Task details> Within the data that follows, set down exactly the lines from the one containing "imported = [obj" through the one containing "cad_middle = (cad_box[0] + cad_box[1]) / 2", both ends included.

Raw data>
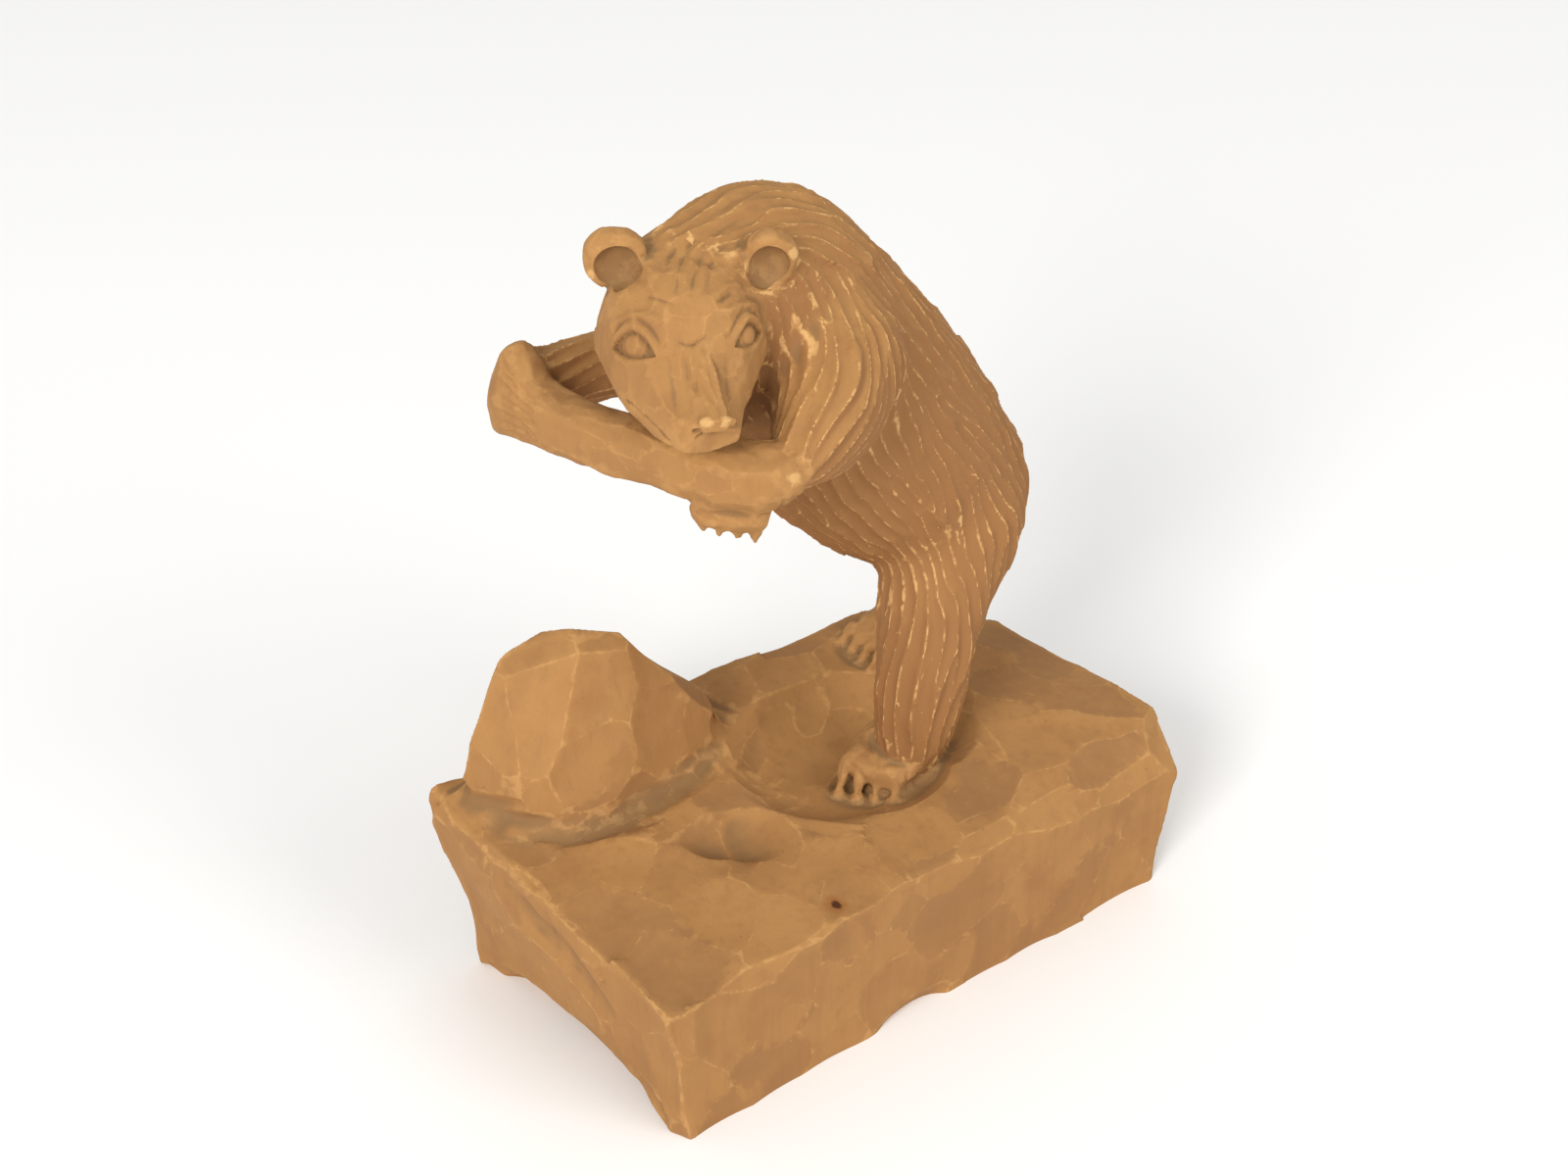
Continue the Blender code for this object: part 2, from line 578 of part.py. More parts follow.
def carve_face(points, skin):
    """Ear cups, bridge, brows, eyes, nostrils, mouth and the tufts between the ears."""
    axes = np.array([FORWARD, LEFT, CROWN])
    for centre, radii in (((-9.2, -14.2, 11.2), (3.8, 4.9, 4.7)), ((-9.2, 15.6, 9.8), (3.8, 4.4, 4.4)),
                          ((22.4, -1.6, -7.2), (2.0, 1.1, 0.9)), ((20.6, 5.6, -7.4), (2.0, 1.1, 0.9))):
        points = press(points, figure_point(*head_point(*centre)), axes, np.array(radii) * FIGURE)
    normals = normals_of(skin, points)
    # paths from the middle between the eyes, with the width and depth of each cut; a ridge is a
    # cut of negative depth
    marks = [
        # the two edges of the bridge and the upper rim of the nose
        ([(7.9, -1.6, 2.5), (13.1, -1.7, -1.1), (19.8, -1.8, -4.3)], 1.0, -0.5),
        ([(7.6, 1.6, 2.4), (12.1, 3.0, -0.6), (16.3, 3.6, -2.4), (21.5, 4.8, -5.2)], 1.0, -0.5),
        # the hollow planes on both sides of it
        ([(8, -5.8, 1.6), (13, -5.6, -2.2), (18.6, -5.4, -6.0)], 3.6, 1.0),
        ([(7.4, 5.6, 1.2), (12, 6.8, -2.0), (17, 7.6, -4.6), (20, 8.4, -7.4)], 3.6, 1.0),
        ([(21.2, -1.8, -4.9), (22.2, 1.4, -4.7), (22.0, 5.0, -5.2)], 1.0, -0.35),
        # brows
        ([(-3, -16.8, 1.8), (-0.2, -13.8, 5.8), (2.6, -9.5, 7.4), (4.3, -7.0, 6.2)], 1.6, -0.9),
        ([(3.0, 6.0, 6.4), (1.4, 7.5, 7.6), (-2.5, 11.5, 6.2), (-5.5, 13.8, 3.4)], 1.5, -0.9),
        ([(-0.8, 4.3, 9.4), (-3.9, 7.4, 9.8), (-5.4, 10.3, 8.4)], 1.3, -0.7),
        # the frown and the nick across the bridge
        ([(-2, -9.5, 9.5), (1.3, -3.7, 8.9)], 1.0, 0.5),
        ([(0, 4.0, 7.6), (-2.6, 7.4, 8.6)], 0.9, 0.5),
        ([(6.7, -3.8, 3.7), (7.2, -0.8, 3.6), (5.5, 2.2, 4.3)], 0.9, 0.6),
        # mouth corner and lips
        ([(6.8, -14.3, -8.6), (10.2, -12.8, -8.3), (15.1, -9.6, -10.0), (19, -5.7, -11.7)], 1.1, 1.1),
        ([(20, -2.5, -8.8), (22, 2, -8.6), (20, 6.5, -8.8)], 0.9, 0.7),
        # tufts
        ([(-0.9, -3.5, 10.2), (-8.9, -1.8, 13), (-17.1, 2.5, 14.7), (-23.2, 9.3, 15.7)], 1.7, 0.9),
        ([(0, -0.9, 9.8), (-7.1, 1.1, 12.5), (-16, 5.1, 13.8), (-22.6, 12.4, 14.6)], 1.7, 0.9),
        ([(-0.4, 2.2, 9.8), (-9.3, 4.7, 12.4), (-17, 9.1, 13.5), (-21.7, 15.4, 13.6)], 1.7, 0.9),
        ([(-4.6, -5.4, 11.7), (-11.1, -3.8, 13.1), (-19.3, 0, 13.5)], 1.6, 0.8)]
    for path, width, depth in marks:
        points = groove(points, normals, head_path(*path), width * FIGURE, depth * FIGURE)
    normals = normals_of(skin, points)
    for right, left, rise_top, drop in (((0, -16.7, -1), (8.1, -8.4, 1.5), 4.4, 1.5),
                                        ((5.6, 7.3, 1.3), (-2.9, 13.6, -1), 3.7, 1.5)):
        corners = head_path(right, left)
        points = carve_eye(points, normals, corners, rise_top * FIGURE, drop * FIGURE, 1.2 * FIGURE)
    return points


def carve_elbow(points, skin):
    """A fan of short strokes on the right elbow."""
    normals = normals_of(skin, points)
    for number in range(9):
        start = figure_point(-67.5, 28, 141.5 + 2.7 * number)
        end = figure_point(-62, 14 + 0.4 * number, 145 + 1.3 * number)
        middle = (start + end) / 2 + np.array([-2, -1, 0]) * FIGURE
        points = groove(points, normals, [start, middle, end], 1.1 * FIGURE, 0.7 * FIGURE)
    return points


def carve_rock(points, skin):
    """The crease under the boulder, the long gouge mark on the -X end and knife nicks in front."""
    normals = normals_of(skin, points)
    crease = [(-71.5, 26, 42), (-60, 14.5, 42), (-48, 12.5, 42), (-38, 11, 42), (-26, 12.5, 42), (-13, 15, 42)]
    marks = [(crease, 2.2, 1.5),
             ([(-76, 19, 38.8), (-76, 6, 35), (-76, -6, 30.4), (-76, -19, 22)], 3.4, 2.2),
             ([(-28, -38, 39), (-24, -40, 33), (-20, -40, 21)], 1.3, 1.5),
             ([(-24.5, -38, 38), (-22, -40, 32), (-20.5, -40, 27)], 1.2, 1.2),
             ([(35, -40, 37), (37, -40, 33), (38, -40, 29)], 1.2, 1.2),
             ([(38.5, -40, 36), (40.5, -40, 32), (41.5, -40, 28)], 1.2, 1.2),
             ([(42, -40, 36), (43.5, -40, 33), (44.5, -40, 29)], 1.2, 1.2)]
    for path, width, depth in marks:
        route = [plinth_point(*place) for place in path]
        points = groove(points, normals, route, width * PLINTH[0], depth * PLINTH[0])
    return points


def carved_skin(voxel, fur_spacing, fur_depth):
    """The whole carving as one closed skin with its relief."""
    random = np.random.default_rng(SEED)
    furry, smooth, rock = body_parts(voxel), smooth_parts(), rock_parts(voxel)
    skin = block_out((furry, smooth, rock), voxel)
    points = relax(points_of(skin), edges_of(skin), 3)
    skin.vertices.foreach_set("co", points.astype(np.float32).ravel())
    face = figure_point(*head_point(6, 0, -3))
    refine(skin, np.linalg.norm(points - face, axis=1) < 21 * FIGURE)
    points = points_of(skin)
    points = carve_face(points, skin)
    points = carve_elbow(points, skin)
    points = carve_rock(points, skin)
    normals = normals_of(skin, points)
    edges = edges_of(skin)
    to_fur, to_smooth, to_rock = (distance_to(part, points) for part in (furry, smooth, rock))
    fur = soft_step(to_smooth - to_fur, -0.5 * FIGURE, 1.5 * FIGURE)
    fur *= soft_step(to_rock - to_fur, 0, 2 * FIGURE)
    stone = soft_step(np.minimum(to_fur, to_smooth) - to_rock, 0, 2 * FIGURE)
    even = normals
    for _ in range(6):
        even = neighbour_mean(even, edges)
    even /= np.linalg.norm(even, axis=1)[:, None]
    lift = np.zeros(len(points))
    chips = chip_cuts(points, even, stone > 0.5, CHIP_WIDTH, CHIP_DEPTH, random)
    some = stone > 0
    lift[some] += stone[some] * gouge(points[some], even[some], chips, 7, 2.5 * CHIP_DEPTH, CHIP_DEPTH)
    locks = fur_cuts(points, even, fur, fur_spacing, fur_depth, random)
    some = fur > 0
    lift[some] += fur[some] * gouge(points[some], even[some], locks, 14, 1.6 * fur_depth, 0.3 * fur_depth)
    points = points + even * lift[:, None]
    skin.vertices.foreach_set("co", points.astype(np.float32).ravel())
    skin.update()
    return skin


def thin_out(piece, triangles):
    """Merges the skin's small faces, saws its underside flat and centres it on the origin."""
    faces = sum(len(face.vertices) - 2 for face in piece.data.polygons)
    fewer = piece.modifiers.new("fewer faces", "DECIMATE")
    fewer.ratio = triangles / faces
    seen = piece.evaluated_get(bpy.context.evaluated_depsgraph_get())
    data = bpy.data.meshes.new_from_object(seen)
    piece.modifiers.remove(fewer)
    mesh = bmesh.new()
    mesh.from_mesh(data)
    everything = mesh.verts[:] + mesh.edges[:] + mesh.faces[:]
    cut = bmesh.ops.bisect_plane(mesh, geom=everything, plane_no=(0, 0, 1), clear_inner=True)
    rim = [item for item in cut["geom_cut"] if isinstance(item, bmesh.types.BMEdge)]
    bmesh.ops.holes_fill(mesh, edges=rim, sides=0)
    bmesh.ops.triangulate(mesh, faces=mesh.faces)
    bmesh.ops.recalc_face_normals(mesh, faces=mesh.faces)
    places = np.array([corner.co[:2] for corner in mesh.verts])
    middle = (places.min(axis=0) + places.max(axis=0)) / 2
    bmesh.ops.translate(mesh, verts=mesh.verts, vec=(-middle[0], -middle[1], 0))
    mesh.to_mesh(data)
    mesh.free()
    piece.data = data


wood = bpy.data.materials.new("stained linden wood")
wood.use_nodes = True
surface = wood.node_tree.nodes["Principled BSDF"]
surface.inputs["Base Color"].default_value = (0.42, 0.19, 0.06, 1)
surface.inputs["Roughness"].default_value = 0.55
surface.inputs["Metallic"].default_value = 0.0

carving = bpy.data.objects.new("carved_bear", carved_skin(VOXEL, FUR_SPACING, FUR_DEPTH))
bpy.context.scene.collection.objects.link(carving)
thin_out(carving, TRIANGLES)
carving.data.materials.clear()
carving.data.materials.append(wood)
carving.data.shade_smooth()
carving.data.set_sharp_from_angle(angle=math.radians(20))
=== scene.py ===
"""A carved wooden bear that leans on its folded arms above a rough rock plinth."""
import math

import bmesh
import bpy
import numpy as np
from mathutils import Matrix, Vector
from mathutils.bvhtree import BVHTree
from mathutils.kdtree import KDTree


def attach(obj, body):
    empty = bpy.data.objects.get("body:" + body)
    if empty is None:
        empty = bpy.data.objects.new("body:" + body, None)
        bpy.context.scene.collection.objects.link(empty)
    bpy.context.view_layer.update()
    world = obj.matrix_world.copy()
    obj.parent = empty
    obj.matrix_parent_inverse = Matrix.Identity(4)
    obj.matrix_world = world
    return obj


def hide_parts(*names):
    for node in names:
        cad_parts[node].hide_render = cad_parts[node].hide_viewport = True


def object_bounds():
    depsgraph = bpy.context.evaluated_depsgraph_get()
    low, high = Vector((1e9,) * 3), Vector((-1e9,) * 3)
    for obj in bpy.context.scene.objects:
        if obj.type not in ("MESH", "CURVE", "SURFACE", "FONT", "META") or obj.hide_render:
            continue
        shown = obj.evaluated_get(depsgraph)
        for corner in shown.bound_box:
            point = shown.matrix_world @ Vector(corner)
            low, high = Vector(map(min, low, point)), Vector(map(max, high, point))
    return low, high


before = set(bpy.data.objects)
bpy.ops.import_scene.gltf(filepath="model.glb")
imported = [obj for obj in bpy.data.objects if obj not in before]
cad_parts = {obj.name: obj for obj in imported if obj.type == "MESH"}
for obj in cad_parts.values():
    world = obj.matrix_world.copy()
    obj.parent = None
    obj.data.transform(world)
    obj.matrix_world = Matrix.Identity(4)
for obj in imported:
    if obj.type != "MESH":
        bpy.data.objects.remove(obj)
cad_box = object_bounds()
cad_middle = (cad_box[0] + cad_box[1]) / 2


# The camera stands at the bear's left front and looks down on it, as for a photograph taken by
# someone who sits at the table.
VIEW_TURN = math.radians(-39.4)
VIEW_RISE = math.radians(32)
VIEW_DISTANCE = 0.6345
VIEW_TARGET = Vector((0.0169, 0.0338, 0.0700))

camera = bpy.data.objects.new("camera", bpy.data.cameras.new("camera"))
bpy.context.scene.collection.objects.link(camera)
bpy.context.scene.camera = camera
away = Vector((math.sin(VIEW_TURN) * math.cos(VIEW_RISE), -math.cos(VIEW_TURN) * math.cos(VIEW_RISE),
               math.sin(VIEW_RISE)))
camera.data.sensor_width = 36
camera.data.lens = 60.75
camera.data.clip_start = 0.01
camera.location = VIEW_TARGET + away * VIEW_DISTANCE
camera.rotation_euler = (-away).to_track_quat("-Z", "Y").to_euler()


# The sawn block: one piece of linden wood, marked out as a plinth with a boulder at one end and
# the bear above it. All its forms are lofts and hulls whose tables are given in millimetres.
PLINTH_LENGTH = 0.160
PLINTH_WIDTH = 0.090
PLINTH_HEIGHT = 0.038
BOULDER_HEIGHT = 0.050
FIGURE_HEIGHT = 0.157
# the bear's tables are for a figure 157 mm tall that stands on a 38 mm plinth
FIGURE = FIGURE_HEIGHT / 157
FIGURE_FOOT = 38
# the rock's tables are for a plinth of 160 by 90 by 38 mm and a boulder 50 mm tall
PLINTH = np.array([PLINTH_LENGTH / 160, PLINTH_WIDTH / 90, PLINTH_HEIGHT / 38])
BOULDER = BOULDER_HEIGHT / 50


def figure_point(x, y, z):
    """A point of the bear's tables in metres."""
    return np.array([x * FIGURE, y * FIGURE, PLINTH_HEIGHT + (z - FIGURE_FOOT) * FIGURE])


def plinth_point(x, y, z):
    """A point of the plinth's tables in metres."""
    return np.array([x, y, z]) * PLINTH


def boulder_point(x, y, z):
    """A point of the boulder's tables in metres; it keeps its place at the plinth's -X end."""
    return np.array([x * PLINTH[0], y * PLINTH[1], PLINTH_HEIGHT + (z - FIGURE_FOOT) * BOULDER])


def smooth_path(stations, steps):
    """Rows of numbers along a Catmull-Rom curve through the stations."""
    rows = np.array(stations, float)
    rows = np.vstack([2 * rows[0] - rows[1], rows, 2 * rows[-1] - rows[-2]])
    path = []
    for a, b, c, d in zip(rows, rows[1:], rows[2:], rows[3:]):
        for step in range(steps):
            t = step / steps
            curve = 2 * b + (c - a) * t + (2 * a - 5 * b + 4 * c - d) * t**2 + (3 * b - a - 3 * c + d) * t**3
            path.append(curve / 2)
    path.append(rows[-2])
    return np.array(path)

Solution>
imported = [obj for obj in bpy.data.objects if obj not in before]
cad_parts = {obj.name: obj for obj in imported if obj.type == "MESH"}
for obj in cad_parts.values():
    world = obj.matrix_world.copy()
    obj.parent = None
    obj.data.transform(world)
    obj.matrix_world = Matrix.Identity(4)
for obj in imported:
    if obj.type != "MESH":
        bpy.data.objects.remove(obj)
cad_box = object_bounds()
cad_middle = (cad_box[0] + cad_box[1]) / 2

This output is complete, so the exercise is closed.